INSTRUCTIONS FOR THE TASK: Transcribe only the lines of the listing below from the one holding "obj.matrix_parent_inverse = Matrix.Identity(4)" through the one holding "return Vector((x /", inclusive, without any change.

─── RAW DATA ───

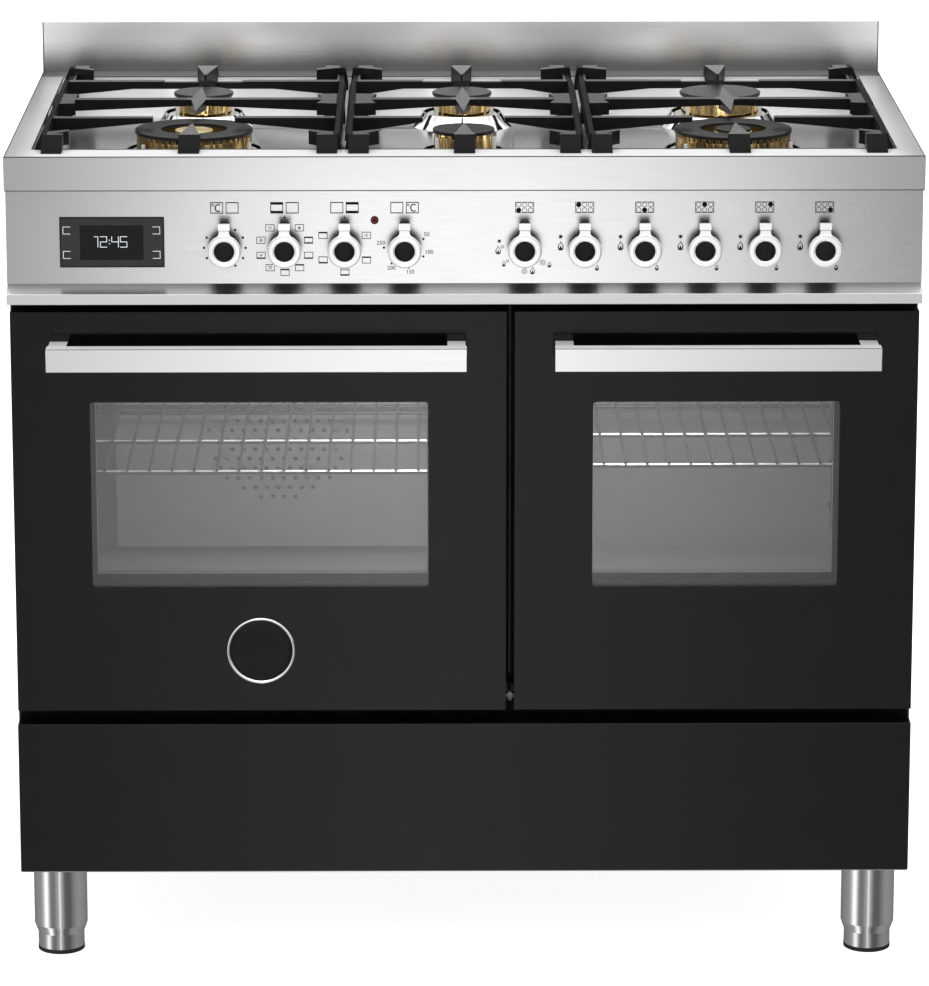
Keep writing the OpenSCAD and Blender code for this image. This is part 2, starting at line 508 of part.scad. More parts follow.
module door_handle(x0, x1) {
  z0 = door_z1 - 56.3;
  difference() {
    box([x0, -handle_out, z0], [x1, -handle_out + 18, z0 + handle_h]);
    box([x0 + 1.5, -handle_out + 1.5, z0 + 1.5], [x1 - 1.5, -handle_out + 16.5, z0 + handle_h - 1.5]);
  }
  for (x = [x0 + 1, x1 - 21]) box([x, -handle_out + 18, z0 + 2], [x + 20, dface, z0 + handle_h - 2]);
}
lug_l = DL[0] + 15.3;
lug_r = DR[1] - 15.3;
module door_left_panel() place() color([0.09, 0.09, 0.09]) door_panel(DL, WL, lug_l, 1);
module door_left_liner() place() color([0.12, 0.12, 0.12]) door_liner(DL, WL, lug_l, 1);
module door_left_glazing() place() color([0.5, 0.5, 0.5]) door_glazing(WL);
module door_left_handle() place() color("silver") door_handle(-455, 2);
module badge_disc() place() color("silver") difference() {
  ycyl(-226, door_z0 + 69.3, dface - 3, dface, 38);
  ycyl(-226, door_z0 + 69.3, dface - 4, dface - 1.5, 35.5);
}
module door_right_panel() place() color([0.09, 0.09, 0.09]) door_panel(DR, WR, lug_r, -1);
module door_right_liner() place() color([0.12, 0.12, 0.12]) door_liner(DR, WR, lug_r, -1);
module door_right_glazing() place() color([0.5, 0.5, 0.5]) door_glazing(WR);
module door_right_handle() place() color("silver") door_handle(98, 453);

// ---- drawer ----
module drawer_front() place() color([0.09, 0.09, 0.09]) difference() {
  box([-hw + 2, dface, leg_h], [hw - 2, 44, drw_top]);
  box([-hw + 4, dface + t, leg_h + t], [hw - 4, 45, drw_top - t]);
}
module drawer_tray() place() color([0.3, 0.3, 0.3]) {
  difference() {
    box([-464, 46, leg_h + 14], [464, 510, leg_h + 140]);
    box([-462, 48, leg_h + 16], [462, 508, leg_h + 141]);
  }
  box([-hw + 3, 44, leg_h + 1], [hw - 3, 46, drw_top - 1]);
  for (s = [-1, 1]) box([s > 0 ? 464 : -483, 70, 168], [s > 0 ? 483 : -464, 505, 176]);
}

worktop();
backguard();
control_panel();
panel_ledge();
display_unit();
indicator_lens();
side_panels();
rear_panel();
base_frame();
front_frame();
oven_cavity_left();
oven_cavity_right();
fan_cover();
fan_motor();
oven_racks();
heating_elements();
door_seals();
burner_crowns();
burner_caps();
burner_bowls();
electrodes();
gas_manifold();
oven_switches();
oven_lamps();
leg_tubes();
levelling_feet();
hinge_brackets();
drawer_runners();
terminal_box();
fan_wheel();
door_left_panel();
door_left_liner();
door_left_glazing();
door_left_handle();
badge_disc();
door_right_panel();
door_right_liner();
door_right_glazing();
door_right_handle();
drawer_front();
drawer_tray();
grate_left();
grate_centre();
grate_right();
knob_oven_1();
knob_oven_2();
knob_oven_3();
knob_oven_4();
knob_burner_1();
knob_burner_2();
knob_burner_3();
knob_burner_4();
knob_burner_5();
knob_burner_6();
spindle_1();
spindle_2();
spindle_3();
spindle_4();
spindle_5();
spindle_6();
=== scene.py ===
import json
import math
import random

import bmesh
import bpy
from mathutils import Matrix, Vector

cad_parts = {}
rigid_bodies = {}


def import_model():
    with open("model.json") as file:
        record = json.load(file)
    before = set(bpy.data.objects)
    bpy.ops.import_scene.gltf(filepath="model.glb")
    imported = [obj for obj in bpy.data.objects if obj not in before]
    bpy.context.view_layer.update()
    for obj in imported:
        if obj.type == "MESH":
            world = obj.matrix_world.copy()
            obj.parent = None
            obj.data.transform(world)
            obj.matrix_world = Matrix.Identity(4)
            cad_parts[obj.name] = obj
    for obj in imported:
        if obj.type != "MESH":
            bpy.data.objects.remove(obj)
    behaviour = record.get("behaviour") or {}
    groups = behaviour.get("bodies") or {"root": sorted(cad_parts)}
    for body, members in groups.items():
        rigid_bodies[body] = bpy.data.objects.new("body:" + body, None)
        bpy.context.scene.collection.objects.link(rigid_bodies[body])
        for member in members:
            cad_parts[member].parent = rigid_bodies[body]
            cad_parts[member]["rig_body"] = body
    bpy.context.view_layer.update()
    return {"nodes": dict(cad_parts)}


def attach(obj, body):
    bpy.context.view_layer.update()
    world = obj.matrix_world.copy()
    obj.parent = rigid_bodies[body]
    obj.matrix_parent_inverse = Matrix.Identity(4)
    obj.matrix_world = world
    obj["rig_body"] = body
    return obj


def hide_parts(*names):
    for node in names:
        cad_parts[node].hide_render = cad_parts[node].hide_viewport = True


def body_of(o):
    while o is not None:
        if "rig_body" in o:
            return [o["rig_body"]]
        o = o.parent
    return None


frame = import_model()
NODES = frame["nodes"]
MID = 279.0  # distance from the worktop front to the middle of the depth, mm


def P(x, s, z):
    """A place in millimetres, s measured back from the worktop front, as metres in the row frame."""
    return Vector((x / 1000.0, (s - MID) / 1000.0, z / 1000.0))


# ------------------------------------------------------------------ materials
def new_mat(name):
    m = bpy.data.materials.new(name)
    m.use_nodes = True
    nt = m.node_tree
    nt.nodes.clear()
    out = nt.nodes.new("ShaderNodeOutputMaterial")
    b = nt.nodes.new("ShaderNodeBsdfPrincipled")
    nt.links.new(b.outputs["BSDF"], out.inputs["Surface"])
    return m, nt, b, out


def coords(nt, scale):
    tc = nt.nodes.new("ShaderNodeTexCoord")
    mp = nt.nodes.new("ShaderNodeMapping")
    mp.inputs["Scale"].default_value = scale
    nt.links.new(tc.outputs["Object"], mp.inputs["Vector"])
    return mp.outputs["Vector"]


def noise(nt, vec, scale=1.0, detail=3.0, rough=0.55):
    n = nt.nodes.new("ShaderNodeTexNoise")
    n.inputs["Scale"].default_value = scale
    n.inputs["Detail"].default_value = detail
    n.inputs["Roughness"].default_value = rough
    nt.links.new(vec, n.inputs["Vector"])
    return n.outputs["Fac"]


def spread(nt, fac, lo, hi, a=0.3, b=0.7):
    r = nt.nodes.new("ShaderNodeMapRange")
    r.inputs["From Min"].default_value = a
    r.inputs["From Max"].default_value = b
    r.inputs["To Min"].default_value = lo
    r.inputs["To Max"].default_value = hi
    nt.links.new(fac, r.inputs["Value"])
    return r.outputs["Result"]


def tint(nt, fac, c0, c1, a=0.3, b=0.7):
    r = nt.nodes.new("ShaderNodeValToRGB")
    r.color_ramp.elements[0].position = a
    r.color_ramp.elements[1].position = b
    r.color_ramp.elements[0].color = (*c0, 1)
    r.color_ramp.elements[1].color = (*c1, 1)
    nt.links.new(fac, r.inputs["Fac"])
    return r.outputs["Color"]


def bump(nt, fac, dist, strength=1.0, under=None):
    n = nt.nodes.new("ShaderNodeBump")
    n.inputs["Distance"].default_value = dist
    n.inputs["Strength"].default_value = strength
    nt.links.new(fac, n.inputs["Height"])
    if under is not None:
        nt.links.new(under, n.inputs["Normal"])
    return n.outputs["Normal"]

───

EXPECTED ANSWER:
    obj.matrix_parent_inverse = Matrix.Identity(4)
    obj.matrix_world = world
    obj["rig_body"] = body
    return obj


def hide_parts(*names):
    for node in names:
        cad_parts[node].hide_render = cad_parts[node].hide_viewport = True


def body_of(o):
    while o is not None:
        if "rig_body" in o:
            return [o["rig_body"]]
        o = o.parent
    return None


frame = import_model()
NODES = frame["nodes"]
MID = 279.0  # distance from the worktop front to the middle of the depth, mm


def P(x, s, z):
    """A place in millimetres, s measured back from the worktop front, as metres in the row frame."""
    return Vector((x / 1000.0, (s - MID) / 1000.0, z / 1000.0))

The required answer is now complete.